Dominique Mercadal & Clément Mancini

Janvier 2023

Dominique Mercadal

“Le temps ne passe pas mais se superpose”, dit Dominique Mercadal dont les grès émaillés, strates accumulées qu’elle strie ou poinçonne, adoucissent tout. Elle les travaille par série et à la plaque, sorte de gabarit ou de patron de couture, sans doute en souvenir de ses premières créations textiles. Partout, des motifs graphiques saturent la surface qui ondule et prend des formes connues : nuage, arbre, vague… Les “faux-unis” de Dominique Mercadal trompent l’œil qui croit voir dans ces volumes “pixelisés” couleur de sable ou de suie, les jolies choses que la nature produit.

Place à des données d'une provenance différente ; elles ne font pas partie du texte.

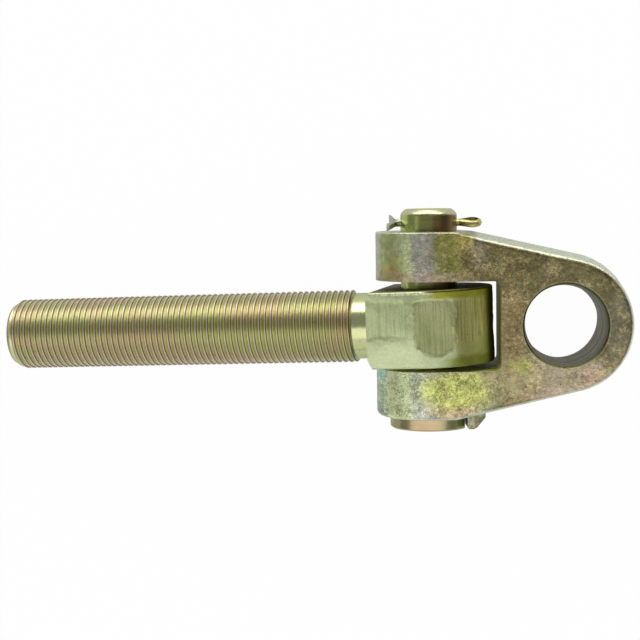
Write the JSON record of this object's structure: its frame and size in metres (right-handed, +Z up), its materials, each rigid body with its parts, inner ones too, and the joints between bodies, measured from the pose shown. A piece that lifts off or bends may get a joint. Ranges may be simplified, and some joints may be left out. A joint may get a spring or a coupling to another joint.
{
  "type": "clevis rod end",
  "caption": "Threaded rod with a forged knuckle, hinged by a headed clevis pin and split pin in a forged yoke that ends in a large plain eye.",
  "frame": {"origin": "centre of the eye bore, at mid thickness of the eye", "axes": "+X along the part from the rod's tip to the eye, +Y along the clevis pin from its head to its split-pin end, +Z up from the flat surface that the part lies on"},
  "size_m": [0.3176, 0.1073, 0.0657],
  "materials": {
    "forged_yoke": "forged steel, zinc plated and yellow passivated, mottled brown-olive, gold, pink and green",
    "turned_pin": "turned steel, zinc plated and yellow passivated, olive to tan, glossy",
    "wire": "drawn steel wire, zinc plated, gold to grey",
    "threaded_rod": "rolled thread and forged knuckle, zinc plated and yellow passivated, sage green to olive"
  },
  "bodies": {
    "yoke_body": {"yoke": "forged_yoke", "clevis_pin": "turned_pin", "split_pin": "wire"},
    "rod_body": {"threaded_rod": "threaded_rod"}
  },
  "joints": [
    {"name": "knuckle_hinge", "type": "hinge", "parent": "yoke_body", "child": "rod_body", "pos_m": [-0.06409, 0, 0.0073], "axis": [0, 1, 0], "range_deg": [-79.36, 100.64]}
  ]
}
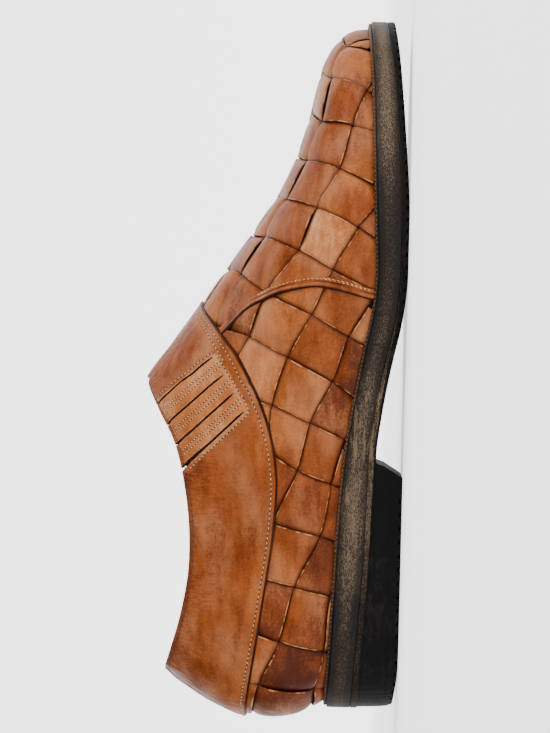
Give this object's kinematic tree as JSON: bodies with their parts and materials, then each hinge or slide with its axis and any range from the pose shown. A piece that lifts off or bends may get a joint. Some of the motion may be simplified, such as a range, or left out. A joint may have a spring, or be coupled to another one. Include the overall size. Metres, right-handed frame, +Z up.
{
  "type": "woven leather slip-on shoe",
  "caption": "Right slip-on dress shoe: wide-strip woven leather upper, smooth collar with strapped elastic gores, seam ridge, dark welted sole and low rubber heel.",
  "frame": {"origin": "middle of the shoe's box in plan, on the floor plane that the heel and the ball stand on", "axes": "+X from heel to toe, +Y towards the inner (big toe) side of this right shoe, +Z up"},
  "size_m": [0.3045, 0.1071, 0.112],
  "materials": {
    "woven_leather": "tan calf strips about 21 mm wide in a plain weave, burnished darker at edges and heel",
    "collar_leather": "smooth tan calf, waxed, soft creases, darker at its edges",
    "strap_leather": "lighter tan calf with light thread",
    "sole_edge": "brown-black antiqued sole edge with fine streaks",
    "welt_edge": "dark brown welt with a fine stitched bead",
    "tread_rubber": "matt black rubber, lightly scuffed",
    "insole_leather": "plain tan insole leather"
  },
  "bodies": {
    "root": {"outsole": "tread_rubber", "midsole": "sole_edge", "welt": "welt_edge", "heel": "tread_rubber", "insole": "insole_leather", "upper": "woven_leather", "collar": "collar_leather", "gore_strap_outer_1": "strap_leather", "gore_strap_outer_2": "strap_leather", "gore_strap_outer_3": "strap_leather", "gore_strap_inner_1": "strap_leather", "gore_strap_inner_2": "strap_leather", "gore_strap_inner_3": "strap_leather", "seam_ridge_outer": "woven_leather", "seam_ridge_inner": "woven_leather"}
  },
  "joints": []
}
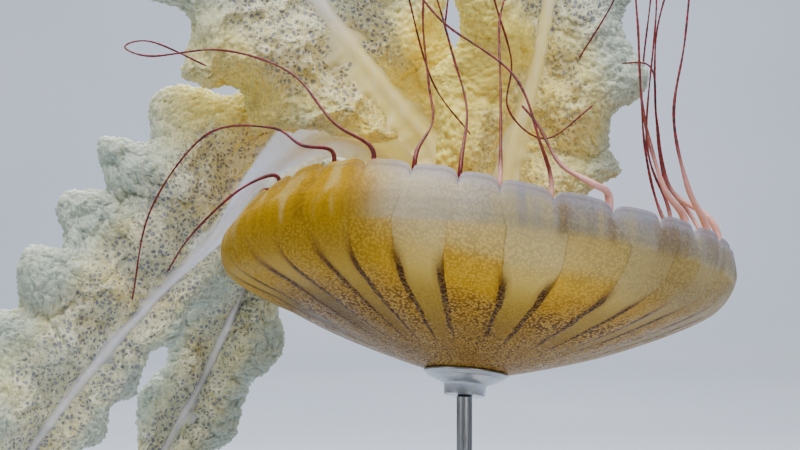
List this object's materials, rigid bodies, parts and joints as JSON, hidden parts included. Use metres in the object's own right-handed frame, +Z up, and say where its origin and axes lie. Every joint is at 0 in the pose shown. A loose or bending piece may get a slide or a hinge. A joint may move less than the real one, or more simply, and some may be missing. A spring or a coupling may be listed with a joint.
{
  "type": "sea nettle jellyfish",
  "caption": "Life-size still model of a sea nettle jellyfish: striped golden bell turned bell-down, frilled oral arms and long tentacles, on a plain rod stand.",
  "frame": {"origin": "centre of the stand's underside, on the floor", "axes": "+Z up; the front, from which the animal is seen in its pose, looks along +Y, with +X to the right"},
  "size_m": [0.4617, 0.327, 0.6186],
  "materials": {
    "bell_jelly": "wet translucent jelly, golden brown with darker radial lines",
    "mouth_jelly": "wet translucent jelly, cream",
    "arm_web_jelly": "wet clear jelly, pale lavender grey",
    "arm_frill_jelly": "soft crimped jelly, cream to yellow",
    "tentacle_jelly": "wet, dark maroon, pink at the root",
    "stand_steel": "brushed"
  },
  "bodies": {
    "root": {"arm_far_lower_frill_1": "arm_frill_jelly", "arm_far_lower_frill_2": "arm_frill_jelly", "arm_far_upper_frill_1": "arm_frill_jelly", "arm_far_upper_frill_2": "arm_frill_jelly", "arm_far_web": "arm_web_jelly", "arm_left_lower_frill_1": "arm_frill_jelly", "arm_left_lower_frill_2": "arm_frill_jelly", "arm_left_upper_frill_1": "arm_frill_jelly", "arm_left_upper_frill_2": "arm_frill_jelly", "arm_left_web": "arm_web_jelly", "arm_right_lower_frill_1": "arm_frill_jelly", "arm_right_lower_frill_2": "arm_frill_jelly", "arm_right_upper_frill_1": "arm_frill_jelly", "arm_right_upper_frill_2": "arm_frill_jelly", "arm_right_web": "arm_web_jelly", "arm_upper_lower_frill_1": "arm_frill_jelly", "arm_upper_lower_frill_2": "arm_frill_jelly", "arm_upper_upper_frill_1": "arm_frill_jelly", "arm_upper_upper_frill_2": "arm_frill_jelly", "arm_upper_web": "arm_web_jelly", "bell": "bell_jelly", "mouth_stalk": "mouth_jelly", "stand_base": "stand_steel", "stand_cup": "stand_steel", "stand_rod": "stand_steel", "tentacle_01": "tentacle_jelly", "tentacle_02_1": "tentacle_jelly", "tentacle_02_2": "tentacle_jelly", "tentacle_03": "tentacle_jelly", "tentacle_04": "tentacle_jelly", "tentacle_05_1": "tentacle_jelly", "tentacle_05_2": "tentacle_jelly", "tentacle_06_1": "tentacle_jelly", "tentacle_06_2": "tentacle_jelly", "tentacle_07": "tentacle_jelly", "tentacle_08": "tentacle_jelly", "tentacle_09": "tentacle_jelly", "tentacle_10": "tentacle_jelly", "tentacle_11": "tentacle_jelly", "tentacle_12": "tentacle_jelly", "tentacle_13": "tentacle_jelly", "tentacle_14": "tentacle_jelly", "tentacle_15": "tentacle_jelly", "tentacle_16": "tentacle_jelly", "tentacle_17": "tentacle_jelly", "tentacle_18_1": "tentacle_jelly", "tentacle_18_2": "tentacle_jelly", "tentacle_19": "tentacle_jelly", "tentacle_20_1": "tentacle_jelly", "tentacle_20_2": "tentacle_jelly", "tentacle_21": "tentacle_jelly", "tentacle_22_1": "tentacle_jelly", "tentacle_22_2": "tentacle_jelly", "tentacle_23_1": "tentacle_jelly", "tentacle_23_2": "tentacle_jelly", "tentacle_24_1": "tentacle_jelly", "tentacle_24_2": "tentacle_jelly", "tentacle_25_1": "tentacle_jelly", "tentacle_25_2": "tentacle_jelly"}
  },
  "joints": []
}
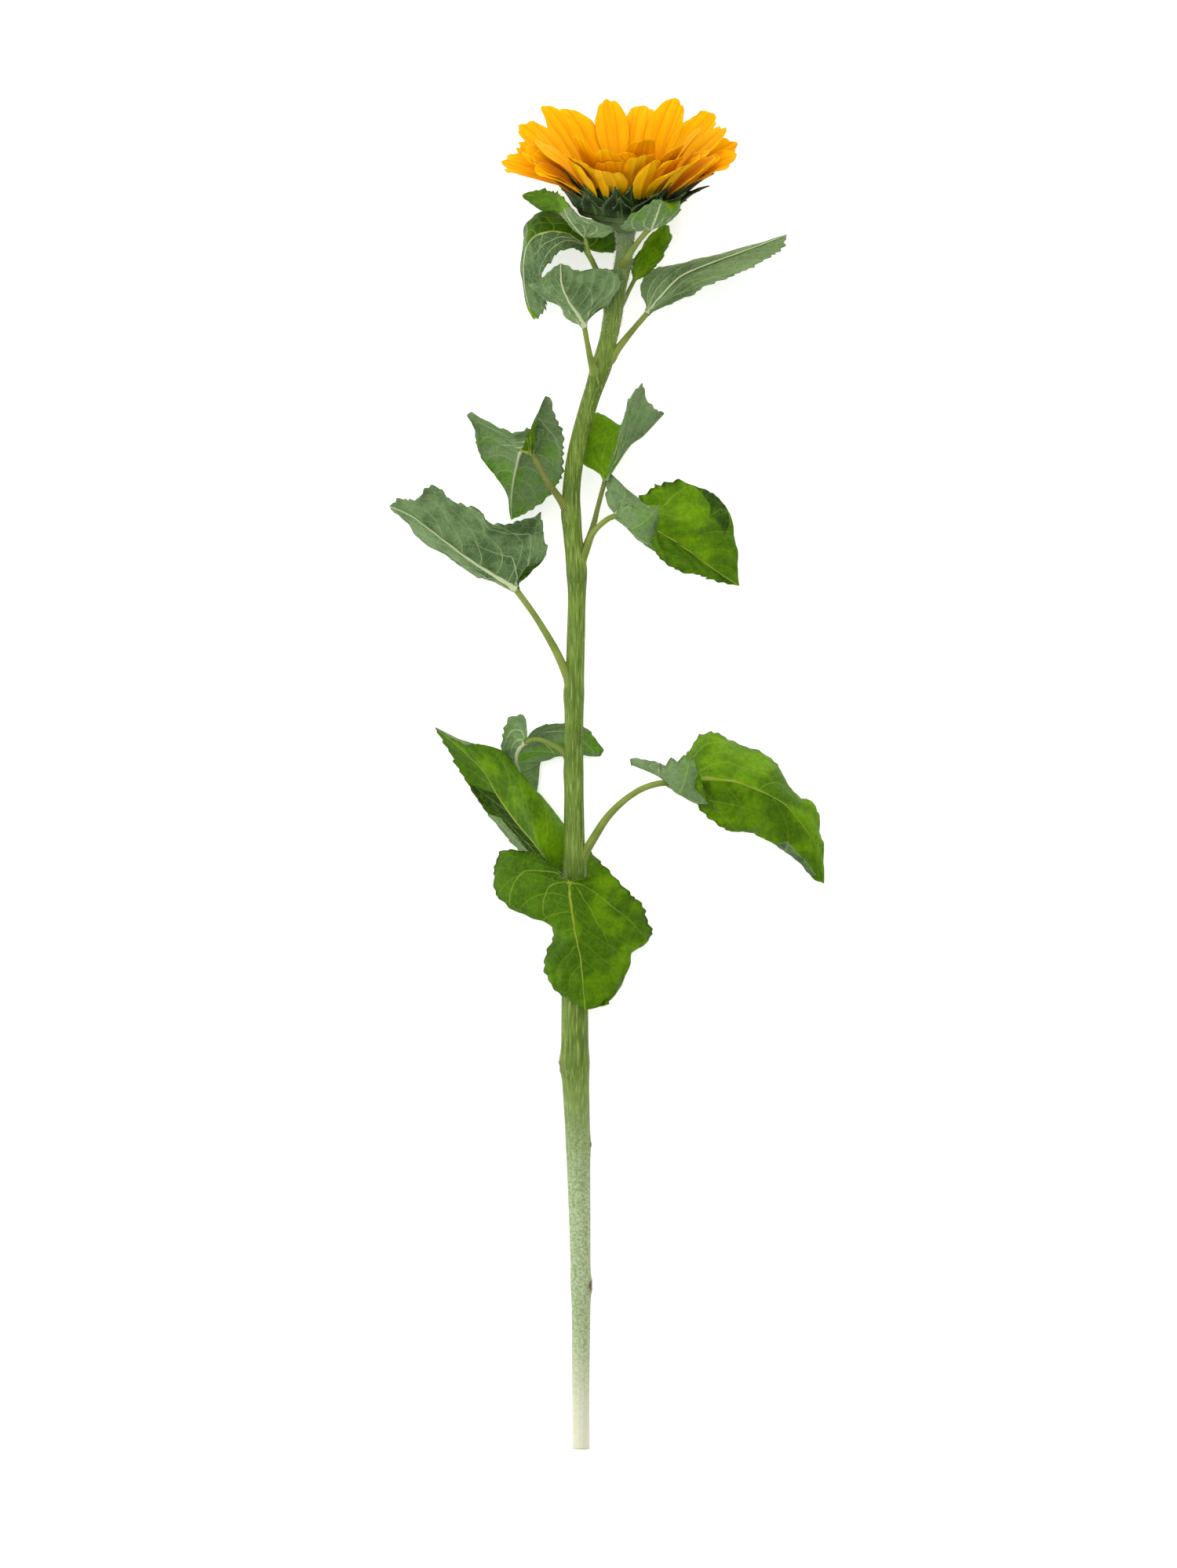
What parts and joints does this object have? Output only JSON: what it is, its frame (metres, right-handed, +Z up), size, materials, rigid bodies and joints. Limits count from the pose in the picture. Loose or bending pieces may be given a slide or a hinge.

Ainsi de ces moutons solitaires criblés de pois, qu’on croirait échappés d’une toile de Seurat, ou de ces montagnes, rondes-bosses creusées de sillons comme le Cairn de Gavrinis, synthèses entre un champ labouré et un jardin zen. Le climat, a priori clément, est en crise, et la catastrophe approche : tsunami, tronc calciné, coulée de boue…. En rêve ou en vrai, Dominique Mercadal croise des paysages menacés. Ses grandes vasques sèches l’attestent : leur source s’est tarie et sur la pierre, ne reste plus de l’eau qui, jadis, jaillissait en cascade, que les rides. Pour chaque vide, il y a un plein dans ces pièces claires obscures, “montées” lentement, par hasard ou accident, tant leur matière est imprévisible. Mises à plat ou au mur, elles sont des terres de contrastes. 

 Virginie Huet

Clément Mancini 

Longtemps, Clément Mancini a répondu à l’appel du mur. Si bien que l’écho est net entre ses graffitis passés et ses toiles actuelles, elles aussi peintes à l’instinct, dans un geste vif. La main, leste, y trace sans esquisse des signes privés de sens sur des fonds noirs ou crèmes, aplats neutres pleins de traces. Affranchies de tout, ces écritures illisibles ne représentent rien : ce sont des formes en soi, pareilles aux expressions directes des abstraits américains - Robert Motherwell, Willem de Kooning, Joan Mitchell, Helen Frankenthaler, Clyfford Still. À son tour, Mancini passe à l’action et colore de vastes champs libres dans une palette réduite, allant du brun au vert et du rouille au rose. Des lignes bleu azur, veines apparentes, électrisent soudain l’ensemble, qui oscille sinon entre ténèbres et feu pâle. La surface, vue de loin, paraît lisse. De près, surgissent les fantômes d’origine, loupés que Mancini ne renie pas. Mieux, ils lui donnent un cadre : des plans s’improvisent

dans des pans isolés par des bandes de scotch puis effacés, recouverts, effacés de nouveau, intégralement ou en partie. Ces coupes opérées en mode aléatoire dans les couches d’acrylique créent des angles, un sentiment de profondeur, un effet de perspective. Hasard et superposition guidaient déjà ses premiers jets de plâtre et ses frictions de rouille, autres jeux de matières aux airs d’empreintes pariétales. Ceux-là, plus dépouillés encore, portent la même morsure du temps.